PROLOGUE
She had to get away. It had been six years since Audrey had graduated from the Cooper Union School of Art, four since acquiring a Masters in Library Science for the Arts from Pratt, and two years since she could remember the names of everyone she had slept with. At the age of twenty-eight, Audrey was finding self-reflection in the most disturbing places and decided to do something about it. She would make the out-of-character and ultimate romantic gesture: move to the Midwest, purge, take a look at what was left beyond the toxins, and then come back and let herself slowly and unavoidably get polluted again.

There were perhaps two distinct incidents the year before the relocation decision that lead to this quarter-life metro-crisis. Both involved men. And rent.

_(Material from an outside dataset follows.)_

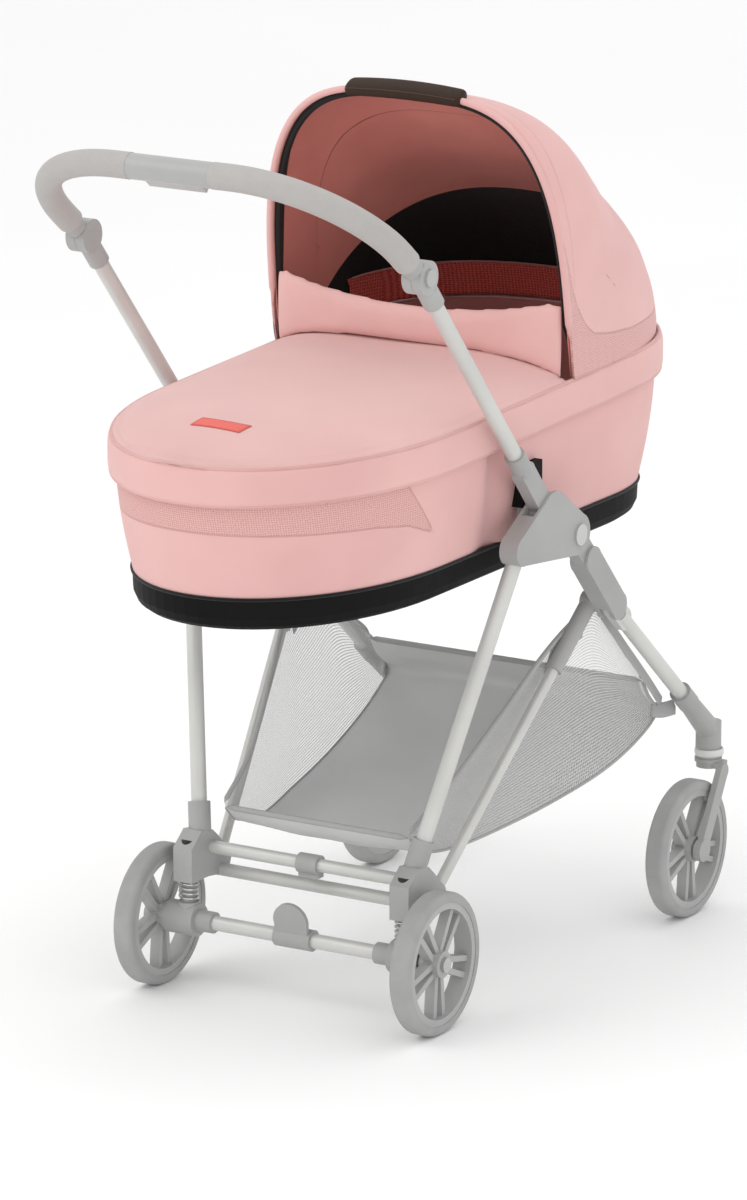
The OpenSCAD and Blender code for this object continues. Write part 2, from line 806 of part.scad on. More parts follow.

First, at an alarming and ultimately life-changing gynecological exam, Audrey learned, to her horror, that she had contracted both chlamydia and gonorrhea. The sexually transmitted diseases were gone from her system after three excruciating weeks of abstinence from both sex and alcohol, at which point Audrey learned how boring and dirty New York clubs and exclusive parties were, and how it felt to interact with men with whom you had no chance of sleeping. The significantly older gentlemen, celebrities, the live-in fiancés of other girls, the men who are normally characterized as unpotential sexual partners, were for some reason under a different classification for Audrey. She was after all, a librarian, and it was her job to categorize the true character of things by the most specific criteria. William, her ex and first college love, currently living with his girlfriend in Greenpoint, was not filed under “unavailable” but rather, “usually occupied.” 

One can imagine, therefore, that when Audrey transmitted to Will the aforementioned power couple of vaginal dysfunction, things got a little complicated. When the girlfriend acquired the surprises and yet nonetheless continued her romantic and domestic partnership with Will, things got a little confusing. When Will explained to Audrey in their final conversation that neither he nor said girlfriend could afford a New York one-bedroom that wasn’t shared by two people and decided it would be easier to forgive and forget than endure such a drastic change in lifestyle, Audrey knew she had to take a vacation.

The second incident was, quite simply, a “not-boyfriend” becoming a “live-in boyfriend” following the loss of his irregular installation job at PS1. After “just crashing” for three weeks, Jacob, a one-time football star turned abstract painter, discovered that selling coke was an easier way to make money than part-time museum work, and left way more time for his canvases. As the paintings were stacking up and Audrey’s socks were disappearing, she knew it was time to move. Out of the city, away from the bad choices and lost nights, to a place where after working hundred-hour weeks between the library and her studio, she could be bone tired somewhere that was not always too noisy to sleep deeply.

That place, as it turned out, was Rochester, Minnesota. Thanks to the Mayo Clinic, the nation’s best and largest hospital, this was where patients went hoping for some miracle to keep them from dying. To Audrey, the position of Head Librarian for the Arts Collection opening that May, was just what the doctor ordered.